LaRocque admitted that “a lot of time and energy, mental and physical, has been invested by this Community in building this enterprise. Much progress has been made but I will admit we have a way to go still.
“The design of the CSME as envisaged by the Revised Treaty caters for greater cross border investment and production integration within the Community thereby laying a platform to be able to compete in the international trading arena.
“Perhaps we may have been a bit too theoretical in our approach to the construct of the CSME. We need to take stock of where we are and be more strategic as we seek to advance the work related to the CSME.
“For example, if job creation and competitiveness are among the objectives of CARICOM, as they are, we need to ask ourselves what can we do collectively to achieve these goals and act decisively in that direction. This is a work in progress and we will be consulting with stakeholders in the near future,” he added.
The leaders will have before them a report of the Prime Ministerial Sub-Committee on the CSME meeting here this week. In addition, the summit here will also discuss the on-going reform process within CARICOM, developments in Haiti, which still recovering from the 2010 earthquake that killed an estimated 300,000 people and left more than a million homeless and the Trinidad-based Caribbean Court of Justice (CCJ).

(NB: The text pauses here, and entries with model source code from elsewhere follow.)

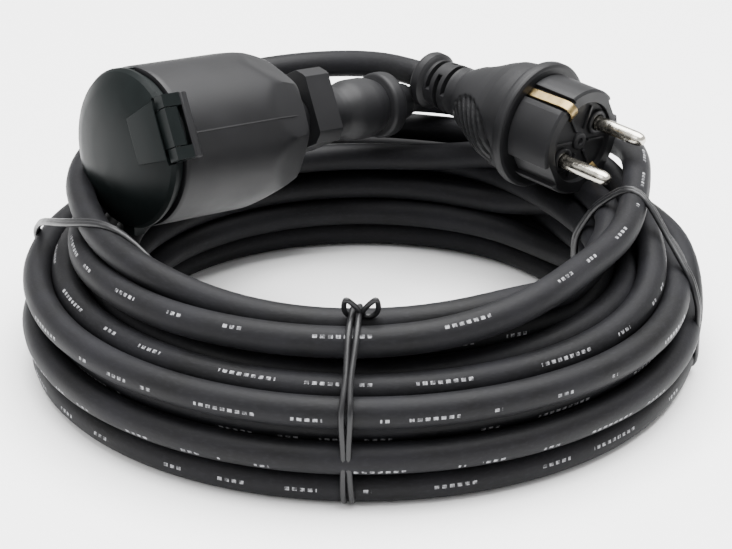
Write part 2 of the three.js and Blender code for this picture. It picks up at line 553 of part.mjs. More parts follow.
function tie() {
  const [widest, lowest] = [COIL_RADIUS - 0.1, 0.1];
  return slice(TIE_THICK + 0.1, TIE_WIDTH, widest, lowest)
    .subtract(slice(0.1, TIE_WIDTH + 2, widest - TIE_THICK, lowest + TIE_THICK));
}

function tieGroove() {
  const [widest, lowest] = [COIL_RADIUS - 0.1 - TIE_THICK - GAP, 0.1 + TIE_THICK + GAP];
  const width = TIE_WIDTH + 2 * GAP;
  return block(40, 160, -width / 2, width / 2, -5, COIL_HEIGHT + 10)
    .subtract(slice(0.1 - GAP, width + 2, widest, lowest));
}

// The room a plug or coupler takes where it lies on the turns.
function envelope(group, profile) {
  return turned(profile, 32).transform(group.matrixWorld.elements);
}

// The room the lid sweeps while it opens.
function lidSwing() {
  const room = 2 * GAP;
  const reach = BARREL_RADIUS + room;
  const disc = bar(reach, -LID_HEIGHT + 4 - room, room, 0, 0, 48)
    .add(bar(reach - 6, -LID_HEIGHT - room, room, 0, 0, 48)).add(thumbTab(room));
  let swept = disc;
  for (let angle = 4; angle <= LID_OPEN; angle += 4) {
    swept = swept.add(disc.translate([-HINGE_X, 0, -HINGE_Z]).rotate([0, angle, 0])
      .translate([HINGE_X, 0, HINGE_Z]));
  }
  return swept.transform(coupler.matrixWorld.elements);
}

function coil() {
  const ring = new THREE.LatheGeometry(anticlockwise([...COIL_SECTION, COIL_SECTION[0]]
    .map(([r, z]) => new THREE.Vector2(r, z))), 72);
  let body = solid(ring.rotateX(Math.PI / 2));
  for (const angle of Object.values(TIE_ANGLES)) body = body.subtract(tieGroove().rotate([0, 0, angle]));
  const room = 2 * GAP;
  body = body.subtract(envelope(plug, [[-PIN_LENGTH, 0], [-PIN_LENGTH, PIN_Y + PIN_RADIUS + room],
    [-room, PIN_Y + PIN_RADIUS + room], [-room, NOSE_RADIUS + room], [FLANGE_START - room, NOSE_RADIUS + room],
    [FLANGE_START - room, FLANGE_RADIUS + room], [FLANGE_END + room, FLANGE_RADIUS + room],
    [FLANGE_END + 25, 14], [PLUG_END, 11], [PLUG_END, 0]]));
  body = body.subtract(envelope(coupler, [[-LID_HEIGHT - room, 0], [-LID_HEIGHT - room, 20],
    [-LID_HEIGHT + 4, BARREL_RADIUS + 3], [0, BARREL_RADIUS + 3], [0, BARREL_RADIUS + room],
    [BARREL_LENGTH, BARREL_RADIUS + room], [SHOULDER_END, SHOULDER_RADIUS + 4], [SLEEVE_END, 14], [SLEEVE_END, 0]]));
  return body.subtract(lidSwing()).subtract(leadSeat(couplerRoute)).subtract(leadSeat(plugRoute));
}

const cord = new THREE.Group();
cord.add(piece("coupler_lead", lead(couplerRoute), CABLE));
cord.add(piece("plug_lead", lead(plugRoute), CABLE));
cord.add(piece("cord_coil", coil(), CABLE));
for (const [name, angle] of Object.entries(TIE_ANGLES)) {
  cord.add(piece(name, tie().rotate([0, 0, angle]), HARD_BLACK));
}

const extensionCord = new THREE.Group();
extensionCord.add(coupler, plug, cord);
export default extensionCord;
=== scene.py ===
import math

import bmesh
import bpy
import numpy as np
from mathutils import Euler, Matrix, Vector


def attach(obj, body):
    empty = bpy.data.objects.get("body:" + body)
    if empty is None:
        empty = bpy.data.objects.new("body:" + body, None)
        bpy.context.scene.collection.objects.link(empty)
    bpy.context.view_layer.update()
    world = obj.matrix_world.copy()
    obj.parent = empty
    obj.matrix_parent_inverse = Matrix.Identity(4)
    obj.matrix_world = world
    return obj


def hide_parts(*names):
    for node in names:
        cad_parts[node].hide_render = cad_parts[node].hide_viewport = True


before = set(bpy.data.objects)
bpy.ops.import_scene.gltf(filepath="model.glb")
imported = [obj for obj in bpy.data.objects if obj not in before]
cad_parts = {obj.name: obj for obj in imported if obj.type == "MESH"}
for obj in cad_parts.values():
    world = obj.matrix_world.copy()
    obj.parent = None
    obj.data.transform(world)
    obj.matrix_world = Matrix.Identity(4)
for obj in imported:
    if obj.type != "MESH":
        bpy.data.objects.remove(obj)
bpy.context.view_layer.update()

# Camera: a little above the coil and in front of it, on a long lens.
# It stands 0.72 m away, so that the far side of the coil looks only slightly smaller than the near side.
LOOKING_DOWN = 24.52            # degrees below the level
camera = bpy.data.objects.new("camera", bpy.data.cameras.new("camera"))
camera.data.sensor_width = 36
camera.data.lens = 106.7
camera.data.clip_start = 0.05
camera.location = (0, -0.65, 0.3212)
camera.rotation_euler = (math.radians(90 - LOOKING_DOWN), 0, math.radians(-0.106))
bpy.context.scene.collection.objects.link(camera)
bpy.context.scene.camera = camera

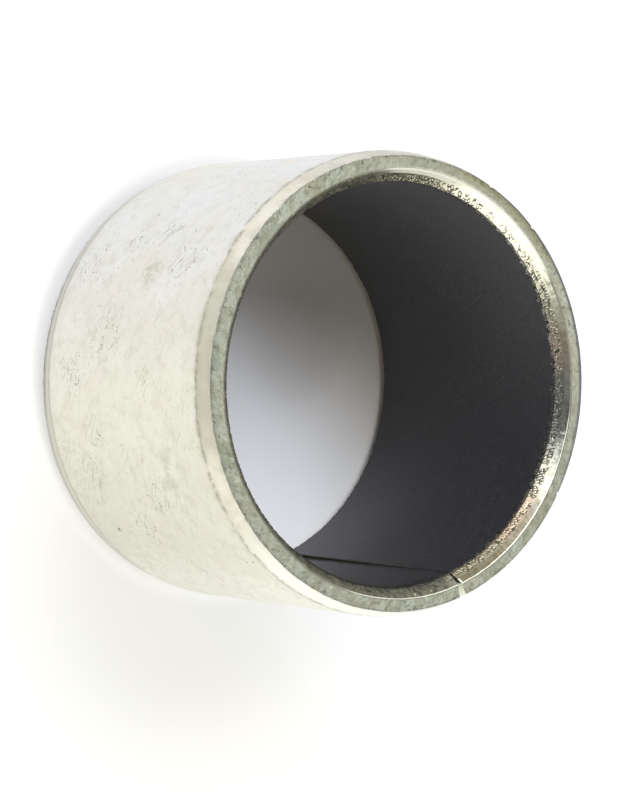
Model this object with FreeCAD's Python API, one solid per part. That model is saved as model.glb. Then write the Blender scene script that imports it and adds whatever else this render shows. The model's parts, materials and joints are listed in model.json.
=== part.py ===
import FreeCAD, Part
import os

# Wrapped plain bushing that guides a shock absorber's piston rod. All sizes are in millimetres.
# A flat strip of three bonded layers (steel backing, sintered bronze, sliding overlay) is rolled into a ring.
# The strip's cut ends meet in a straight butt joint, which is narrow at the bore and opens outwards,
# because the last stretch of a rolled strip stays nearly flat. The press fit in the housing closes it.
# The ring stands on one end. +Z is the bore axis, the origin is the centre of the lower end,
# and the butt joint lies on +X.

# Driving dimensions
BORE_DIAMETER = 20.0
LENGTH = 16.0
OVERLAY_THICKNESS = 0.03
BRONZE_THICKNESS = 0.3
STEEL_THICKNESS = 1.17

# Chamfers, the same at both ends: how far each runs along the axis, and how deep it is across the wall.
# The outer one is the long shallow lead-in for pressing, and the inner one lets the rod enter.
OUTER_CHAMFER_LENGTH = 1.1
OUTER_CHAMFER_DEPTH = 0.25
INNER_CHAMFER_LENGTH = 0.6
INNER_CHAMFER_DEPTH = 0.55

# Clear width of the butt joint before the ring is pressed in
JOINT_GAP_AT_BORE = 0.06
JOINT_GAP_AT_OUTSIDE = 0.5

# Radii of the surfaces between which each layer lies
BORE_RADIUS = BORE_DIAMETER / 2
BRONZE_INNER_RADIUS = BORE_RADIUS + OVERLAY_THICKNESS
STEEL_INNER_RADIUS = BRONZE_INNER_RADIUS + BRONZE_THICKNESS
OUTER_RADIUS = STEEL_INNER_RADIUS + STEEL_THICKNESS

# How far the joint's cutting tool runs past the wall on every side
TOOL_MARGIN = 1.0

AXIS_POINT = FreeCAD.Vector(0, 0, 0)
AXIS_DIRECTION = FreeCAD.Vector(0, 0, 1)

# Corners of the upper end across the wall, from bore to outside, as (radius, height)
UPPER_END = [
    (BORE_RADIUS, LENGTH - INNER_CHAMFER_LENGTH),
    (BORE_RADIUS + INNER_CHAMFER_DEPTH, LENGTH),
    (OUTER_RADIUS - OUTER_CHAMFER_DEPTH, LENGTH),
    (OUTER_RADIUS, LENGTH - OUTER_CHAMFER_LENGTH),
]


def upper_end_height(radius):
    """Height of the chamfered upper end at a radius within the wall."""
    for (r0, z0), (r1, z1) in zip(UPPER_END, UPPER_END[1:]):
        if r0 <= radius <= r1:
            return z0 + (z1 - z0) * (radius - r0) / (r1 - r0)
    raise ValueError(f"radius {radius} is outside the wall")


def polygon_face(points):
    """Flat face inside a closed polygon."""
    return Part.Face(Part.makePolygon(points + points[:1]))


def layer_section(inner_radius, outer_radius):
    """Section of one layer in the XZ plane: its upper outline, mirrored about mid length."""
    corner_radii = [r for r, _ in UPPER_END if inner_radius < r < outer_radius]
    upper = [(r, upper_end_height(r)) for r in [inner_radius, *corner_radii, outer_radius]]
    lower = [(r, LENGTH - z) for r, z in reversed(upper)]
    return polygon_face([FreeCAD.Vector(r, 0, z) for r, z in upper + lower])


def joint_tool():
    """Solid that is cut out of the ring to leave the butt joint: a wedge through the wall, over the length."""
    one_side = [
        (BORE_RADIUS - TOOL_MARGIN, JOINT_GAP_AT_BORE / 2),
        (BORE_RADIUS, JOINT_GAP_AT_BORE / 2),
        (OUTER_RADIUS, JOINT_GAP_AT_OUTSIDE / 2),
        (OUTER_RADIUS + TOOL_MARGIN, JOINT_GAP_AT_OUTSIDE / 2),
    ]
    outline = one_side + [(x, -y) for x, y in reversed(one_side)]
    section = polygon_face([FreeCAD.Vector(x, y, -TOOL_MARGIN) for x, y in outline])
    return section.extrude(FreeCAD.Vector(0, 0, LENGTH + 2 * TOOL_MARGIN))


def layer(inner_radius, outer_radius):
    """One layer of the rolled strip, open at the butt joint."""
    ring = layer_section(inner_radius, outer_radius).revolve(AXIS_POINT, AXIS_DIRECTION, 360)
    return ring.cut(joint_tool())


def sliding_overlay():
    """Dark low-friction skin that the rod slides on."""
    return layer(BORE_RADIUS, BRONZE_INNER_RADIUS)


def bronze_interlayer():
    """Porous bronze sintered on the steel, which keys the overlay to it and shows on the bore's chamfers."""
    return layer(BRONZE_INNER_RADIUS, STEEL_INNER_RADIUS)


def steel_backing():
    """Tin-plated steel strip, which holds the ring's shape and its press fit in the housing."""
    return layer(STEEL_INNER_RADIUS, OUTER_RADIUS)


PARTS = {
    "steel_backing": steel_backing,
    "bronze_interlayer": bronze_interlayer,
    "sliding_overlay": sliding_overlay,
}


def main():
    os.makedirs("parts", exist_ok=True)
    for name, make in PARTS.items():
        shape = make()
        print(name, "solids", len(shape.Solids), "valid", shape.isValid(), "volume", round(shape.Volume, 3))
        shape.exportStep(f"parts/{name}.step")


main()
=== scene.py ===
import json
import math
from collections import namedtuple

import bmesh
import bpy
import numpy as np
from mathutils import Matrix, Vector

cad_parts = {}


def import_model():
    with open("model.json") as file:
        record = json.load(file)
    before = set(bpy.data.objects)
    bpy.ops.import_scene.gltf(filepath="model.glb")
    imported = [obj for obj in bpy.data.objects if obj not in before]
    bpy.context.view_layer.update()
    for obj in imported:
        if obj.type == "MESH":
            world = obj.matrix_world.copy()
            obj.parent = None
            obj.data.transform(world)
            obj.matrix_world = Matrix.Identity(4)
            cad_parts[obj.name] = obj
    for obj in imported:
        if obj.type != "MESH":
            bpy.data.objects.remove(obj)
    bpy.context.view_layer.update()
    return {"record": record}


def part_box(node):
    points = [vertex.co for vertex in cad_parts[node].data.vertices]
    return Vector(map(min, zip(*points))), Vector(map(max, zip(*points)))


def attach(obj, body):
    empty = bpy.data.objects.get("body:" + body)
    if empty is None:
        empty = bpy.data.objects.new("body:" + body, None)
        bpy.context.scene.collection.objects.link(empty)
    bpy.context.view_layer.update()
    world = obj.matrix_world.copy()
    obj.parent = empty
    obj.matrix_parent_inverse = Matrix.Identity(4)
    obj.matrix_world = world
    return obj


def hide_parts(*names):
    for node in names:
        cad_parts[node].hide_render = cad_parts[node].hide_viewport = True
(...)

In recent months, there have been favourable statements by Jamaica and Trinidad and Tobago towards the CCJ and the regional leaders will no doubt use the summit here to impress on other Caribbean countries to ensure that the Port of Spain based court replaces the London-based Privy Council as the region’s final court.
West Indies cricket could also be a talking point here, particularly given that it has been five years since the “Governance Committee on West Indies Cricket Report” as prepared by the Jamaica prime minister PJ Patterson.